5 Questions to Ask When Upgrading Your Company’s 401(k)

5 Questions to Ask When Upgrading Your Company’s 401(k)

So you are considering upgrading your small businesses’ 401(k). Good thinking! You and your employees will be able to sock away retirement savings and watch the returns accumulate tax-free.

If it’s been awhile since you set up your retirement plan, we suspect much of this 401(k) stuff is a bit rusty. But you’re in luck – improving a 401(k) plan is easier than ever thanks to some clever technology and a bevy of new providers specializing in serving the small business market.

Here are 5 questions to think about when you consider upgrading your company’s 401(k)

1. What investment options should you offer in your 401(k) plan?

The investments available to you and your employees can vary widely depending on your 401(k) provider. If you are going to upgrade your company’s plan, understanding what investment options are offered is a key step in evaluating potential providers. For example, do they offer low cost target date funds? These funds offer a great way for employees with little time, inclination or investment experience to invest their retirement assets. It is also important to know whether the provider offers only their own funds or if they are operating independently from the investments available in the plan. Pay particular attention to fund fees as they can take a big bite out of investment returns over time.

Not many business owners have the time to pick an investment lineup for their company’s plan. And it is important for you to regularly review your investments, document how you monitor and swap out poorly performing investments and more… unless you’ve hired an investment fiduciary who has taken on the burden of monitoring and updating your fund lineup. At ForUsAll, we act as a 3(38) fiduciary, so we take on the work (and liability) for offering prudent investment options, and regularly assess investment performance and appropriateness for the plan’s participants.

If you are improving your plan, consider adding an advisor who will serve as a 3(38) fiduciary.

2. How do you keep your 401(k) from becoming an administrative and compliance headache?

It is now possible to integrate your payroll with your retirement plan. That means there is no need to manually add newly eligible employees or upload payroll files to the 401(k) record keeping system. The right provider will also serve as your plan’s Named Fiduciary, managing day to day plan administration and managing the investments if so desired. The right provider (one providing 3(16) fiduciary services) can even complete and file the IRS Form 5500. That’s the semi-overwhelming form with multiple schedules that explains what benefits are offered to employees.

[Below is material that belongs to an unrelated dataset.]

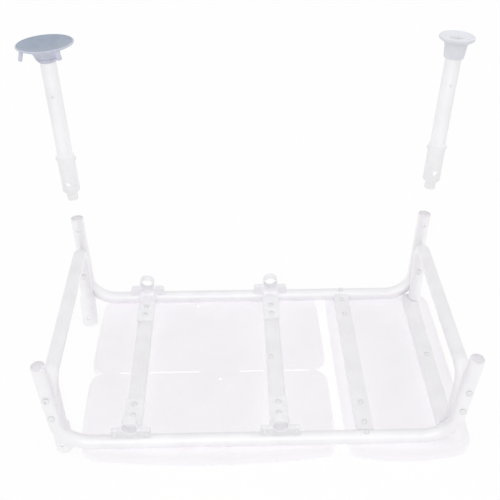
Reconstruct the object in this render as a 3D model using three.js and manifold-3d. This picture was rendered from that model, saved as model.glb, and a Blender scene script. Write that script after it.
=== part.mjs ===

3. What is this Safe Harbor I keep hearing about?

To abide by the rules that govern 401(k) plans, small business owners must make sure that retirement assets of key employees do not account for too large a portion of total plan assets. A plan where assets of key employees are overrepresented is called “top heavy.” There is an actual top heavy test that must be passed each year to determine if the plan is deemed top heavy. A version of a 401(k) plan called a Safe Harbor 401(k) is exempt from the top heavy rules, and therefore eliminates the risk of non-compliance. But such a plan requires annual company contributions to all employees, so maintaining the plan can be expensive. The alternative to a Safe Harbor plan is a traditional 401(k) that has heavy participation by employees. This lowers the ratio of key employee assets to total plan assets. Finding a provider with a successful track record in getting high participation and contribution rates from their small business employees is a big first step when considering a retirement plan.

4. Why should you re-introduce your plan after you upgrade it?

Speaking of avoiding the safe harbor option by driving high employee participation, if you are changing your provider, you will have the opportunity to re-introduce your team to the plan. While the concept of a 401(k) is simple — allowing you and your employees to divert a portion of earnings toward retirement savings — how you introduce the plan to your team can really impact their engagement with the benefit.

You can announce your plan to your employees and explain to them how they can participate. Or you can set up your plan to automatically enroll each employee with a predetermined amount deducted from their paycheck. Guess which option results in more employees contributing to the plan? At ForUsAll, we are big fans of auto-enrollment.

You can even construct your plan to automatically increase each employee’s contribution each year. This auto-escalation feature is a great way to battle inertia. Most employees need to be saving at least 10% of their paychecks to fund a secure retirement. So even if your plan auto enrolls an employee at a 5% rate, eventually they should divert more funds toward their retirement. An auto-escalate feature that bumps retirement savings by 1% each year is a fairly painless way for employees to regularly increase the size of their nest egg.

With your employees enrolled and saving for retirement, you will also want to consider whether to match a portion of their contributions. You may have more options here than you think. To encourage employees to save more, you might match 50% of employee contributions up to 6% of their salary rather than matching 100% of their contributions up to 3% of employee pay.

If you do decide to implement an employee match, you can decide how quickly you would like your employees to vest. You can provide access to all company contributions immediately, or you may decide that vesting over a three-year period is a great way to boost employee retention.

5. Can I even afford this?

If it sounds like there is a lot going on in a 401(k) plan, well, there is. The all-in cost of a 401(k) is comprised of recordkeeping, custodial, and average fund cost in addition to our advisory fee. Plan costs include hard costs, or money paid by your company, and fees paid by your employees, typically as a percent of assets.